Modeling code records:
++++++++++++++++++++

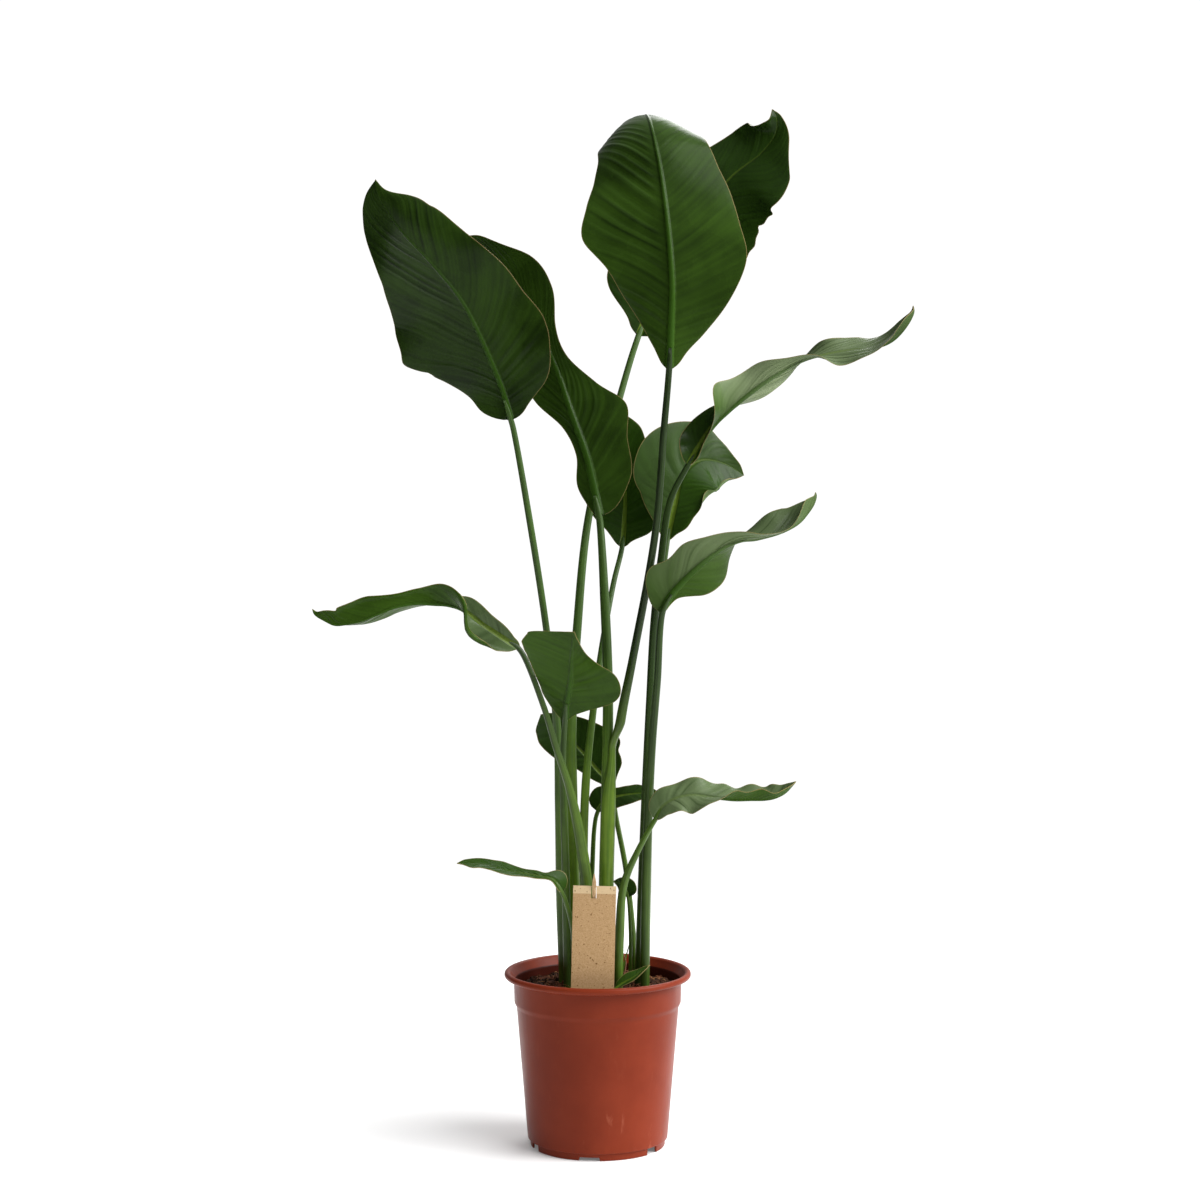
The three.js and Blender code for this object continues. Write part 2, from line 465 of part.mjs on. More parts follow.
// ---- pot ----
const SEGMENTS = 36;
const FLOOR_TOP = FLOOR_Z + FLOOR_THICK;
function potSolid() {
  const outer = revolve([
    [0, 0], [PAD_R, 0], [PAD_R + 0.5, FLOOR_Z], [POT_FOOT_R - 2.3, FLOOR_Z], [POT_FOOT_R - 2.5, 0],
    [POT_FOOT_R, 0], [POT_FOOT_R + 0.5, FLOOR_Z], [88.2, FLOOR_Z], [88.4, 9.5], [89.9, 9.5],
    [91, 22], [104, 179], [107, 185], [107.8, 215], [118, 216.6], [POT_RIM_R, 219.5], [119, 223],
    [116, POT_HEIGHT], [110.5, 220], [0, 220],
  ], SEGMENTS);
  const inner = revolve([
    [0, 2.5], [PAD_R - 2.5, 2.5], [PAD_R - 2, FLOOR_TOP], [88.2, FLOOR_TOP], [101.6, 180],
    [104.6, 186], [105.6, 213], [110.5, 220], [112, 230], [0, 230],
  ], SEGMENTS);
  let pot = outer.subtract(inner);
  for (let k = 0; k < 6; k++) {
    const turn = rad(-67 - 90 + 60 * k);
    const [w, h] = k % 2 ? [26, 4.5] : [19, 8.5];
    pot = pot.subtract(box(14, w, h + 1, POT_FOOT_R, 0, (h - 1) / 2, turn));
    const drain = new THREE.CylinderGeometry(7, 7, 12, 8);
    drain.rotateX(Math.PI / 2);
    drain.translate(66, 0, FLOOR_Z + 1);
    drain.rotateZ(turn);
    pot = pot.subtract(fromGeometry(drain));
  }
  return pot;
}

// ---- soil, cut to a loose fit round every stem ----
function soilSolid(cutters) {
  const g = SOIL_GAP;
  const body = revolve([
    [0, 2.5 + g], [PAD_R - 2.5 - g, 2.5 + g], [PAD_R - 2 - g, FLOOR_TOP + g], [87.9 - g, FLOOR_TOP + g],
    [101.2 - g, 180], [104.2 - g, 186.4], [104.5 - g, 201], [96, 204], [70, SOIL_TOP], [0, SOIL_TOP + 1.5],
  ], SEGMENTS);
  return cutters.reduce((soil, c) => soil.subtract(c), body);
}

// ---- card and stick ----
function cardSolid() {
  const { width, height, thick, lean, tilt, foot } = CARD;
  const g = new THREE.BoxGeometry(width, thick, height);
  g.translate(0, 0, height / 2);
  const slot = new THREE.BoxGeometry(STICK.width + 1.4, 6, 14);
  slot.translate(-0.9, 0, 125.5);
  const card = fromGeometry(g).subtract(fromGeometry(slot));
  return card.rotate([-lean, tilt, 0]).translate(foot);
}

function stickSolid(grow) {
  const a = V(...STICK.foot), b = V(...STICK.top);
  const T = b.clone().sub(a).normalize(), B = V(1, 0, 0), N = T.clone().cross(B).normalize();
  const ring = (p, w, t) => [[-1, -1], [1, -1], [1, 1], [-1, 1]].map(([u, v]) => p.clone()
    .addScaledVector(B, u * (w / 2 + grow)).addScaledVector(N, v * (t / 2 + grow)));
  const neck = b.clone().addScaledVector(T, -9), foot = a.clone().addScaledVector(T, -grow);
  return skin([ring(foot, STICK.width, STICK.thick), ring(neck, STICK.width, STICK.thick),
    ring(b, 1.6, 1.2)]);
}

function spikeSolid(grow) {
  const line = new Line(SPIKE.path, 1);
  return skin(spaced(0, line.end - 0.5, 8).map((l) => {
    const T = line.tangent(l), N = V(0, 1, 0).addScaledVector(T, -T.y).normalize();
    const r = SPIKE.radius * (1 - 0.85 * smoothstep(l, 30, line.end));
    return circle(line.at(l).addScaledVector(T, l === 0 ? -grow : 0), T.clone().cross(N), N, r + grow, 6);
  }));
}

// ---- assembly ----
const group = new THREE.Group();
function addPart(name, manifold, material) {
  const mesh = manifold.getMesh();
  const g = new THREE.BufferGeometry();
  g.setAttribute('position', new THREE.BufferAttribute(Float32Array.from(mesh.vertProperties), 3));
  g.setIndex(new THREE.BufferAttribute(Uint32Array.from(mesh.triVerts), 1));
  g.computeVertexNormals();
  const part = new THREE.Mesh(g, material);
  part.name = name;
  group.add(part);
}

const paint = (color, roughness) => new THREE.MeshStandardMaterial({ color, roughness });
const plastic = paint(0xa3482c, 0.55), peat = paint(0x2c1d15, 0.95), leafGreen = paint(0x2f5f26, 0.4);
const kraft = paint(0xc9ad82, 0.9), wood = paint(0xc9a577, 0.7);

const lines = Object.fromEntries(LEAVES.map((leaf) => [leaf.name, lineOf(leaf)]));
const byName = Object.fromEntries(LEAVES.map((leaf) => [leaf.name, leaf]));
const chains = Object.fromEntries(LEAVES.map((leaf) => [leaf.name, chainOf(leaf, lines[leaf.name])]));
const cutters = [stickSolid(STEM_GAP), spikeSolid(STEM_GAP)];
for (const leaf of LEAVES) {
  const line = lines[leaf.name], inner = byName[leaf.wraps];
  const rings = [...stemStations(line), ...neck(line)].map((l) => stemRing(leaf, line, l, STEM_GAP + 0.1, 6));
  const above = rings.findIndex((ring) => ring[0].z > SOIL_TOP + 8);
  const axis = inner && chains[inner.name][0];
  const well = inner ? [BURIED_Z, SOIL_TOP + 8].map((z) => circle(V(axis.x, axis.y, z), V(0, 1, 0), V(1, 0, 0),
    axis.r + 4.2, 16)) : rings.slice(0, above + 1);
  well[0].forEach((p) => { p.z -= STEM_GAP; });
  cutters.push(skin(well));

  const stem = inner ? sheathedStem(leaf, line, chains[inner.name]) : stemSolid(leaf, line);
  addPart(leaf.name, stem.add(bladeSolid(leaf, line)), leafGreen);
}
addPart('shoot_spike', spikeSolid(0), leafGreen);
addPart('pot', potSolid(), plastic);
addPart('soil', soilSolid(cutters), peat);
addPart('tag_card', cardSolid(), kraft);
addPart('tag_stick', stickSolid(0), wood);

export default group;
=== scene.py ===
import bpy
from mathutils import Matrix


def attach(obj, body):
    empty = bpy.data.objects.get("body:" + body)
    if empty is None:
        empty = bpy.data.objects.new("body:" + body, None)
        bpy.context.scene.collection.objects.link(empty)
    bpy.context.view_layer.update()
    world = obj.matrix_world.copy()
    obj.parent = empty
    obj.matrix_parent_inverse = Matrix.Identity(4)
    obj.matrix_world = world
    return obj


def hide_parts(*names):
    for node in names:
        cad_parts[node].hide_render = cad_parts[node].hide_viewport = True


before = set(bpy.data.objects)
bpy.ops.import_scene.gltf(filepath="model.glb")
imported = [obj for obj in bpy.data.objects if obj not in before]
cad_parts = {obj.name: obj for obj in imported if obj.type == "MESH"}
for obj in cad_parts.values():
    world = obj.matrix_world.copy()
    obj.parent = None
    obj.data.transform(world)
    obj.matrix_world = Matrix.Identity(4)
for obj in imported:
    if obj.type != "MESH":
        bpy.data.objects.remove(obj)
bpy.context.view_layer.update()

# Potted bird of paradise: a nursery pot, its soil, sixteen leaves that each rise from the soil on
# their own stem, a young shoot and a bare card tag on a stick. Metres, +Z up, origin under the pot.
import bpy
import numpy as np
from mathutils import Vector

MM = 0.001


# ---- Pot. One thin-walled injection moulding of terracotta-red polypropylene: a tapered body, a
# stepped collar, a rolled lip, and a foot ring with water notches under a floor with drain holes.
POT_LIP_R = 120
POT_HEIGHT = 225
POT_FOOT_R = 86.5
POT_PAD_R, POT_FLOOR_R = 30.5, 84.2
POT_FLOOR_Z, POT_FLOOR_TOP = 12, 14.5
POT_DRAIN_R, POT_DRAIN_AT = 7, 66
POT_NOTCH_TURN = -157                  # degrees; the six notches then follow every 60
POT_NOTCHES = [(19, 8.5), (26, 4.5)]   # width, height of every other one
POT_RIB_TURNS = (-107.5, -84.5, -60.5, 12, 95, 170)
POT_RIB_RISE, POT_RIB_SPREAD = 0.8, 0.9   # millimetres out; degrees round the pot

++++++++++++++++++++

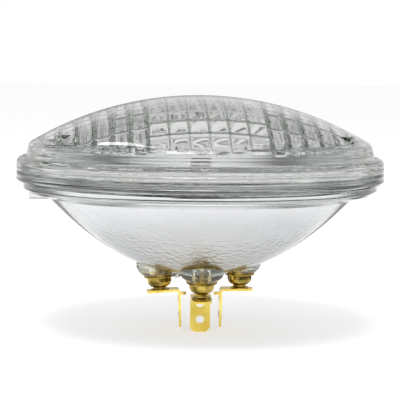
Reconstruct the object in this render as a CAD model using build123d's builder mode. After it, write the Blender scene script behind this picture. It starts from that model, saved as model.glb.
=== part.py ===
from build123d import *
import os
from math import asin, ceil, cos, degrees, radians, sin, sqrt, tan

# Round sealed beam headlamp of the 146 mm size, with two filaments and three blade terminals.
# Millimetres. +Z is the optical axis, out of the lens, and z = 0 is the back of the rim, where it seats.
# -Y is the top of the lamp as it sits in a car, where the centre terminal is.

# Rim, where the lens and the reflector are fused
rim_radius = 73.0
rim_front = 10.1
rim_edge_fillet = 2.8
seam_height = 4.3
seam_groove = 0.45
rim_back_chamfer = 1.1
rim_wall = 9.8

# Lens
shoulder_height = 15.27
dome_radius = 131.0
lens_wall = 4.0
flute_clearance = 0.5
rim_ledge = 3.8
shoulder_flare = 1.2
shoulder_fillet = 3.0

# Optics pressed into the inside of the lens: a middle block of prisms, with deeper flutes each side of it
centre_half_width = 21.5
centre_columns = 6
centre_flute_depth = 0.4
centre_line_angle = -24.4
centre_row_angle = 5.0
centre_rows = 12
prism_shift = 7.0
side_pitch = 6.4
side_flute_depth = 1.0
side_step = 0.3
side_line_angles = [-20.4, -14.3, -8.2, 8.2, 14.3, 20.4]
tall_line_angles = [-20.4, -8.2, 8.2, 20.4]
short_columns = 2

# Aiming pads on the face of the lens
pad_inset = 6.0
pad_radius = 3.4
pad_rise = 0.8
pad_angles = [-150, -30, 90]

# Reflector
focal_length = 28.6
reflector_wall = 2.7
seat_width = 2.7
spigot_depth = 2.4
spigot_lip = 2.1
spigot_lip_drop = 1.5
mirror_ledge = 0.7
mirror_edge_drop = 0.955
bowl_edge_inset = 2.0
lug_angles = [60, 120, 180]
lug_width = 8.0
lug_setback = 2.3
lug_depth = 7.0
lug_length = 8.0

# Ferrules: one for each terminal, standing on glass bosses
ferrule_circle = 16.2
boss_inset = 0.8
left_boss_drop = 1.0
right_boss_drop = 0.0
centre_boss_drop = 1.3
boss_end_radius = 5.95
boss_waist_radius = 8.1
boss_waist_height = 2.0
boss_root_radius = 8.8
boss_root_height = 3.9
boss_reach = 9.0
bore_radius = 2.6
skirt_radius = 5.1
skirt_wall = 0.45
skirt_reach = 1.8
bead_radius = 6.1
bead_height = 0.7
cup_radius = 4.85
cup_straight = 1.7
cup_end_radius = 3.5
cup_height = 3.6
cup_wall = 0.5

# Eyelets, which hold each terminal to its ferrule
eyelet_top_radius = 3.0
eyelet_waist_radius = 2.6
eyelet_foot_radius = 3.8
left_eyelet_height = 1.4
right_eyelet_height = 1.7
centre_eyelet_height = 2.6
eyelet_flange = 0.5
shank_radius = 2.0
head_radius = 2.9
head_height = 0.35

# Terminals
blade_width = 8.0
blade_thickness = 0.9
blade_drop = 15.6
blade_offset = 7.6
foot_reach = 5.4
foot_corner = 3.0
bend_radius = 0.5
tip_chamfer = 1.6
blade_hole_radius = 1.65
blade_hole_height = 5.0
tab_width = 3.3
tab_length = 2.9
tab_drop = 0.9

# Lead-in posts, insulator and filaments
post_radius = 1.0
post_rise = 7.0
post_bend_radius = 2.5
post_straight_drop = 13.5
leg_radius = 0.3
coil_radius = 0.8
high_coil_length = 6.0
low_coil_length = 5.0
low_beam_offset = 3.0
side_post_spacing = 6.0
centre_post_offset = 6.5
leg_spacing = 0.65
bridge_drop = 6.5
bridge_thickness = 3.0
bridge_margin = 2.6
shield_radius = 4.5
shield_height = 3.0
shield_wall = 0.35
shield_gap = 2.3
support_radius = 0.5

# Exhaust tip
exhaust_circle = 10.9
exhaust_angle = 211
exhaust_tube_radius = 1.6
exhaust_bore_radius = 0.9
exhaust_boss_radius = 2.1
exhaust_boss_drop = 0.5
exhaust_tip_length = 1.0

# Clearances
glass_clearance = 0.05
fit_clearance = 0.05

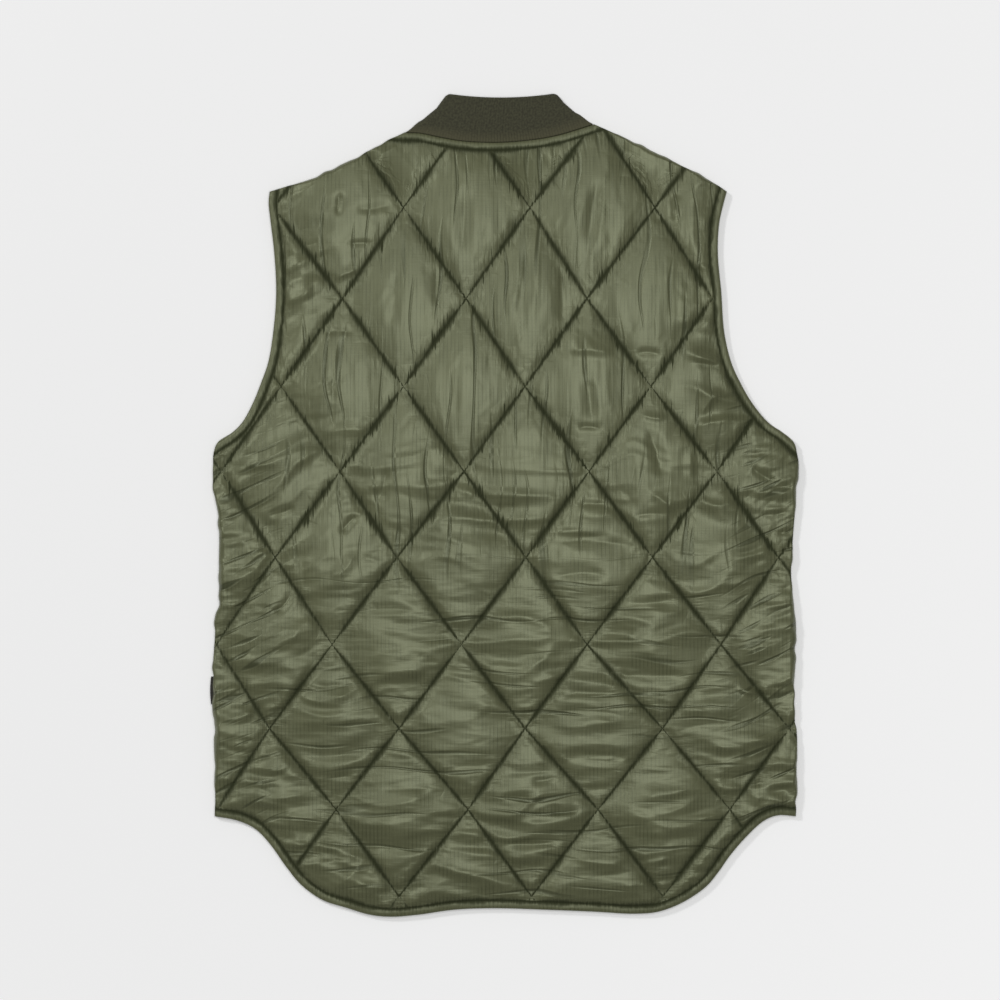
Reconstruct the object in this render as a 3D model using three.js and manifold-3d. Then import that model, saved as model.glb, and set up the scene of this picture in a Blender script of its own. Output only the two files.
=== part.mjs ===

++++++++++++++++++++

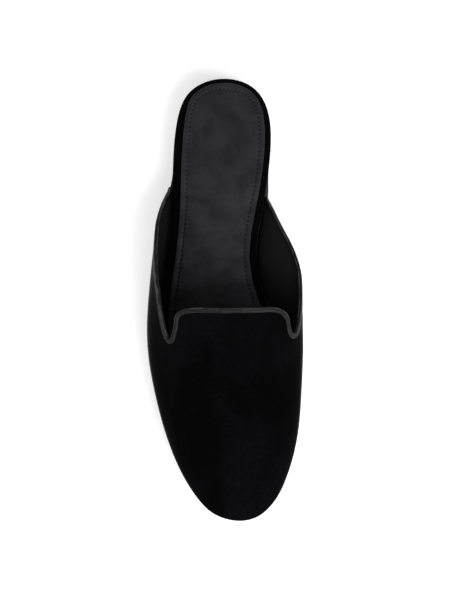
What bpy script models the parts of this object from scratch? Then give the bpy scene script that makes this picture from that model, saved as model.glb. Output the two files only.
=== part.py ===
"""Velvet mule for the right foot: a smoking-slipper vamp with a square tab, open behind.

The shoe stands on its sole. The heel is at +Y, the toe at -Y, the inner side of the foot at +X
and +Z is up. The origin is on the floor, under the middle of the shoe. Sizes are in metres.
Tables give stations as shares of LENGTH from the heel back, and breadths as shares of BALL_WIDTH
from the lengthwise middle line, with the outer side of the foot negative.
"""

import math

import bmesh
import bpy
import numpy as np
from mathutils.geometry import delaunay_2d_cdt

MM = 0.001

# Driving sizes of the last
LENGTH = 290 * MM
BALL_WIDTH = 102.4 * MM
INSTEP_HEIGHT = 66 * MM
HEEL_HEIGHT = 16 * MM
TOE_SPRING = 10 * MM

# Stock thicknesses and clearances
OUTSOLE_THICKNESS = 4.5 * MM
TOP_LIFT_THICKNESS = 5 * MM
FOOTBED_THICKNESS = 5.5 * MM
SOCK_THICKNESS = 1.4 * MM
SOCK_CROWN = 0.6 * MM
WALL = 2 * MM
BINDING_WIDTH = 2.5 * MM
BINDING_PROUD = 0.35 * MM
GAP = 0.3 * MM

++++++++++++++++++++

* WORK TO BE COMPLETED *
Copy out every line from the records that has the word "None".

* EXPECTED ANSWER *
    if empty is None:
        empty = bpy.data.objects.new("body:" + body, None)
    obj.parent = None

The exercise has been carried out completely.